- YOUR OBJECTIVE -
Write out the whole listing again, exactly as given.

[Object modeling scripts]
-*-*-
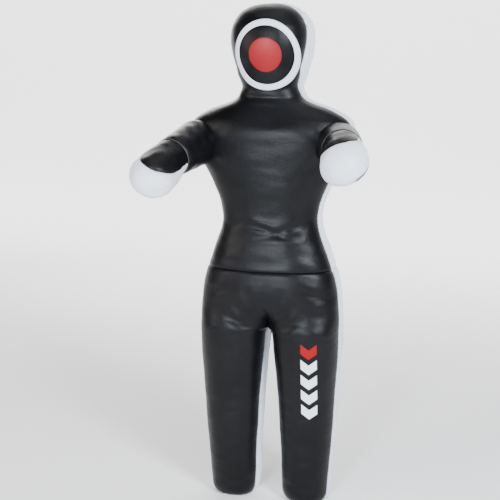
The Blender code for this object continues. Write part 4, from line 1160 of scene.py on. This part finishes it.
def addFloor():
    # Pale sweep: flat under the dummy, then a rounded rise far behind it.
    reach = np.concatenate([np.linspace(-12, 6, 10), 6 + 3 * np.sin(np.linspace(0.1, pi / 2, 12)), [9.0]])
    lift = np.concatenate([np.zeros(10), 3 - 3 * np.cos(np.linspace(0.1, pi / 2, 12)), [12.0]])
    across = np.linspace(-14, 14, 8)
    grid = np.stack(np.broadcast_arrays(across[None], reach[:, None], lift[:, None]), -1)
    _, faces = quadsOf(len(reach), len(across), False)
    mesh = bpy.data.meshes.new("floor")
    mesh.from_pydata(grid.reshape(-1, 3).tolist(), [], faces.tolist())
    mesh.shade_smooth()
    made, shader, flow = newMaterial("paleFloor", Roughness=0.9)
    place = flow.make("ShaderNodeTexCoord", output=3)
    mottle = flow.make("ShaderNodeTexNoise", {"Vector": place, "Scale": 3.0, "Detail": 3.0})
    pale = mottle.mix((0.90, 0.90, 0.90, 1), (0.94, 0.94, 0.94, 1))
    plug(flow, shader, "Base Color", pale)
    behind = place.make("ShaderNodeSeparateXYZ", {0: place}, output=1).within(0.6, 4.5)
    plug(flow, shader, "Emission Color", behind.mix((0.02, 0.02, 0.02, 1), (1.0, 1.0, 1.0, 1)))
    shader.inputs["Emission Strength"].default_value = studio["backdrop"]
    mesh.materials.append(made)
    floor = bpy.data.objects.new("floor", mesh)
    bpy.context.scene.collection.objects.link(floor)


def addLight(name, place, aim, size, power, colour=(1, 1, 1)):
    light = bpy.data.lights.new(name, "AREA")
    light.shape, light.size, light.size_y = "RECTANGLE", *size
    light.energy, light.color = power, colour
    lamp = bpy.data.objects.new(name, light)
    lamp.location = place
    lamp.rotation_euler = (Vector(aim) - Vector(place)).to_track_quat("-Z", "Y").to_euler()
    bpy.context.scene.collection.objects.link(lamp)


def addCamera():
    camera = bpy.data.cameras.new("camera")
    camera.sensor_width = studio["sensor"]
    camera.lens = studio["focal"] * studio["sensor"]
    camera.clip_end = 60
    seen = bpy.data.objects.new("camera", camera)
    azimuth, distance, down = studio["azimuth"], studio["distance"], studio["down"]
    seen.location = (distance * sin(azimuth), axisY - distance * cos(azimuth), studio["height"])
    heading = azimuth + atan(studio["shift"] / studio["focal"])
    forward = Vector((-sin(heading) * cos(down), cos(heading) * cos(down), -sin(down)))
    seen.rotation_euler = forward.to_track_quat("-Z", "Y").to_euler()
    bpy.context.scene.collection.objects.link(seen)
    bpy.context.scene.camera = seen


addFloor()
addLight("keySoft", (2.5, -2.3, 2.2), (0.0, 0.0, 1.05), (0.9, 1.2), 230, (0.88, 0.93, 1.0))
addLight("fillSoft", (-2.8, -2.0, 1.6), (0.0, 0.1, 0.8), (1.2, 1.6), 60, (1.0, 0.92, 0.84))
addLight("frontSoft", (-0.35, -4.2, 1.30), (0.0, 0.0, 0.95), (0.7, 0.6), 190, (0.84, 0.91, 1.0))
addLight("topSoft", (0.4, -0.6, 4.4), (0.0, 0.2, 0.5), (3.0, 3.0), 60)
addLight("backSoft", (-1.6, 2.6, 2.2), (0.0, 0.2, 0.9), (1.6, 1.8), 45, (1.0, 0.97, 0.92))
world = bpy.data.worlds.new("studio") if bpy.context.scene.world is None else bpy.context.scene.world
bpy.context.scene.world = world
world.use_nodes = True
sky = world.node_tree.nodes["Background"].inputs
sky["Color"].default_value = studio["worldTint"]
sky["Strength"].default_value = studio["world"]
addCamera()
print("studio is set")
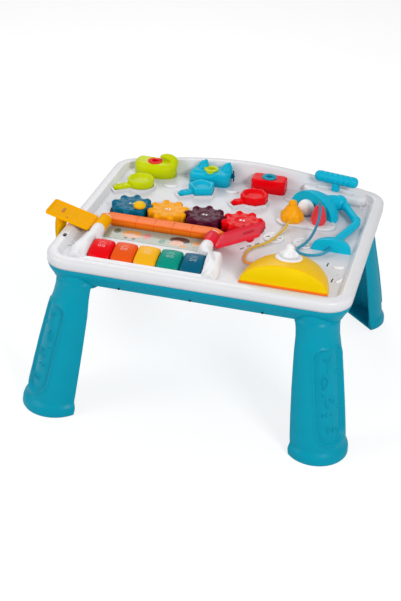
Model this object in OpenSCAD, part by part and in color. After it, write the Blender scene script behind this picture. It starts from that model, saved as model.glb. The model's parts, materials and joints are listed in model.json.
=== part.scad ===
// Musical activity table for a toddler: a white play tray on a blue-green casing with four splayed legs.
// Millimetres. X to the right, Y to the back, Z up; the ground is z = 0.

/* [Tray] */
// Width of the tray, left to right
table_w = 440; // [436:1:452]
// Depth of the tray, front to back
table_d = 377; // [374:1:392]
// Height of the rim above the ground
rim_z = 236; // [224:1:260]
// Radius of the tray's corners, seen from above
corner_r = 38; // [34:1:44]
// Width of the rim
rim_w = 15; // [13:0.5:16]
// Depth of the play field below the rim
field_drop = 8; // [7:0.5:9]
// Height of the tray's white side above the seam
tray_side = 15; // [14.5:0.5:16]
// Height of the casing below the seam
casing_h = 25; // [24:1:30]
// How far the casing draws in towards its bottom
casing_taper = 16; // [12:1:18]
// Rise of the arched back above the rim
arch_rise = 22; // [14:1:28]
// Thickness of the moulded walls
wall = 2.5; // [2.2:0.1:2.8]

/* [Legs] */
// Sideways distance of a foot's centre from the middle
foot_x = 193.5; // [190:0.5:205]
// Distance of a foot's centre from the middle, front to back
foot_y = 190; // [186:1:200]
// Radius of the foot ring
foot_r = 45; // [42:0.5:50]
// Radius of a leg where it enters the casing
neck_r = 27; // [25:0.5:28]
// Thickness of a leg's shell
leg_wall = 3; // [2.5:0.1:4]

/* [Gears] */
// Distance between neighbouring gear centres
gear_pitch = 57.6; // [56:0.2:58]
// Number of rounded teeth on each gear
gear_teeth = 8; // [8:2:8]
// Height of the gears above the play field
gear_rise = 14; // [12:0.5:16]
// Radius of the gears' axles
axle_r = 3; // [2.5:0.1:3.5]

/* [Piano keys] */
// Distance between neighbouring piano keys
key_pitch = 34; // [33:0.2:34]
// Gap between neighbouring piano keys
key_gap = 1; // [0.8:0.1:1.6]
// Height of the keys' backs above the play field
key_rise = 11.5; // [9:0.5:12]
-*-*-
- FULL SOLUTION -
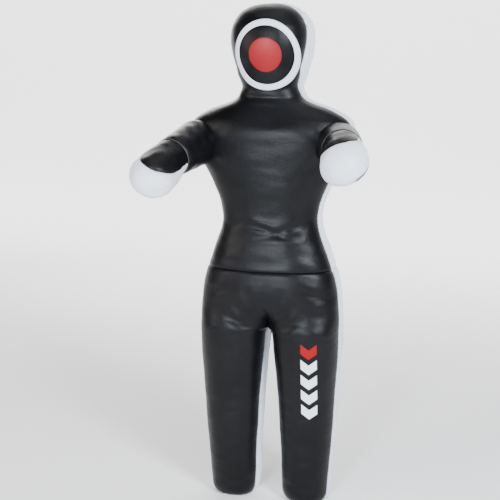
The Blender code for this object continues. Write part 4, from line 1160 of scene.py on. This part finishes it.
def addFloor():
    # Pale sweep: flat under the dummy, then a rounded rise far behind it.
    reach = np.concatenate([np.linspace(-12, 6, 10), 6 + 3 * np.sin(np.linspace(0.1, pi / 2, 12)), [9.0]])
    lift = np.concatenate([np.zeros(10), 3 - 3 * np.cos(np.linspace(0.1, pi / 2, 12)), [12.0]])
    across = np.linspace(-14, 14, 8)
    grid = np.stack(np.broadcast_arrays(across[None], reach[:, None], lift[:, None]), -1)
    _, faces = quadsOf(len(reach), len(across), False)
    mesh = bpy.data.meshes.new("floor")
    mesh.from_pydata(grid.reshape(-1, 3).tolist(), [], faces.tolist())
    mesh.shade_smooth()
    made, shader, flow = newMaterial("paleFloor", Roughness=0.9)
    place = flow.make("ShaderNodeTexCoord", output=3)
    mottle = flow.make("ShaderNodeTexNoise", {"Vector": place, "Scale": 3.0, "Detail": 3.0})
    pale = mottle.mix((0.90, 0.90, 0.90, 1), (0.94, 0.94, 0.94, 1))
    plug(flow, shader, "Base Color", pale)
    behind = place.make("ShaderNodeSeparateXYZ", {0: place}, output=1).within(0.6, 4.5)
    plug(flow, shader, "Emission Color", behind.mix((0.02, 0.02, 0.02, 1), (1.0, 1.0, 1.0, 1)))
    shader.inputs["Emission Strength"].default_value = studio["backdrop"]
    mesh.materials.append(made)
    floor = bpy.data.objects.new("floor", mesh)
    bpy.context.scene.collection.objects.link(floor)


def addLight(name, place, aim, size, power, colour=(1, 1, 1)):
    light = bpy.data.lights.new(name, "AREA")
    light.shape, light.size, light.size_y = "RECTANGLE", *size
    light.energy, light.color = power, colour
    lamp = bpy.data.objects.new(name, light)
    lamp.location = place
    lamp.rotation_euler = (Vector(aim) - Vector(place)).to_track_quat("-Z", "Y").to_euler()
    bpy.context.scene.collection.objects.link(lamp)


def addCamera():
    camera = bpy.data.cameras.new("camera")
    camera.sensor_width = studio["sensor"]
    camera.lens = studio["focal"] * studio["sensor"]
    camera.clip_end = 60
    seen = bpy.data.objects.new("camera", camera)
    azimuth, distance, down = studio["azimuth"], studio["distance"], studio["down"]
    seen.location = (distance * sin(azimuth), axisY - distance * cos(azimuth), studio["height"])
    heading = azimuth + atan(studio["shift"] / studio["focal"])
    forward = Vector((-sin(heading) * cos(down), cos(heading) * cos(down), -sin(down)))
    seen.rotation_euler = forward.to_track_quat("-Z", "Y").to_euler()
    bpy.context.scene.collection.objects.link(seen)
    bpy.context.scene.camera = seen


addFloor()
addLight("keySoft", (2.5, -2.3, 2.2), (0.0, 0.0, 1.05), (0.9, 1.2), 230, (0.88, 0.93, 1.0))
addLight("fillSoft", (-2.8, -2.0, 1.6), (0.0, 0.1, 0.8), (1.2, 1.6), 60, (1.0, 0.92, 0.84))
addLight("frontSoft", (-0.35, -4.2, 1.30), (0.0, 0.0, 0.95), (0.7, 0.6), 190, (0.84, 0.91, 1.0))
addLight("topSoft", (0.4, -0.6, 4.4), (0.0, 0.2, 0.5), (3.0, 3.0), 60)
addLight("backSoft", (-1.6, 2.6, 2.2), (0.0, 0.2, 0.9), (1.6, 1.8), 45, (1.0, 0.97, 0.92))
world = bpy.data.worlds.new("studio") if bpy.context.scene.world is None else bpy.context.scene.world
bpy.context.scene.world = world
world.use_nodes = True
sky = world.node_tree.nodes["Background"].inputs
sky["Color"].default_value = studio["worldTint"]
sky["Strength"].default_value = studio["world"]
addCamera()
print("studio is set")
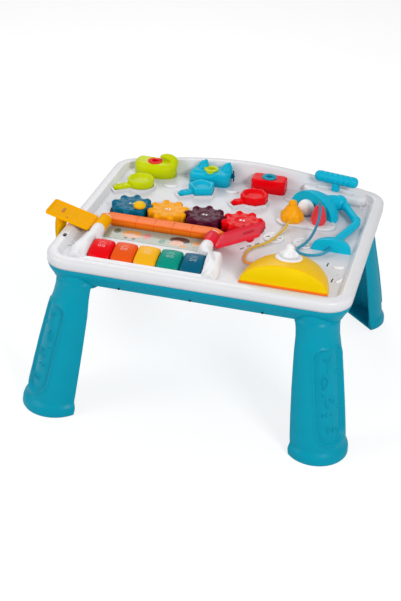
Model this object in OpenSCAD, part by part and in color. After it, write the Blender scene script behind this picture. It starts from that model, saved as model.glb. The model's parts, materials and joints are listed in model.json.
=== part.scad ===
// Musical activity table for a toddler: a white play tray on a blue-green casing with four splayed legs.
// Millimetres. X to the right, Y to the back, Z up; the ground is z = 0.

/* [Tray] */
// Width of the tray, left to right
table_w = 440; // [436:1:452]
// Depth of the tray, front to back
table_d = 377; // [374:1:392]
// Height of the rim above the ground
rim_z = 236; // [224:1:260]
// Radius of the tray's corners, seen from above
corner_r = 38; // [34:1:44]
// Width of the rim
rim_w = 15; // [13:0.5:16]
// Depth of the play field below the rim
field_drop = 8; // [7:0.5:9]
// Height of the tray's white side above the seam
tray_side = 15; // [14.5:0.5:16]
// Height of the casing below the seam
casing_h = 25; // [24:1:30]
// How far the casing draws in towards its bottom
casing_taper = 16; // [12:1:18]
// Rise of the arched back above the rim
arch_rise = 22; // [14:1:28]
// Thickness of the moulded walls
wall = 2.5; // [2.2:0.1:2.8]

/* [Legs] */
// Sideways distance of a foot's centre from the middle
foot_x = 193.5; // [190:0.5:205]
// Distance of a foot's centre from the middle, front to back
foot_y = 190; // [186:1:200]
// Radius of the foot ring
foot_r = 45; // [42:0.5:50]
// Radius of a leg where it enters the casing
neck_r = 27; // [25:0.5:28]
// Thickness of a leg's shell
leg_wall = 3; // [2.5:0.1:4]

/* [Gears] */
// Distance between neighbouring gear centres
gear_pitch = 57.6; // [56:0.2:58]
// Number of rounded teeth on each gear
gear_teeth = 8; // [8:2:8]
// Height of the gears above the play field
gear_rise = 14; // [12:0.5:16]
// Radius of the gears' axles
axle_r = 3; // [2.5:0.1:3.5]

/* [Piano keys] */
// Distance between neighbouring piano keys
key_pitch = 34; // [33:0.2:34]
// Gap between neighbouring piano keys
key_gap = 1; // [0.8:0.1:1.6]
// Height of the keys' backs above the play field
key_rise = 11.5; // [9:0.5:12]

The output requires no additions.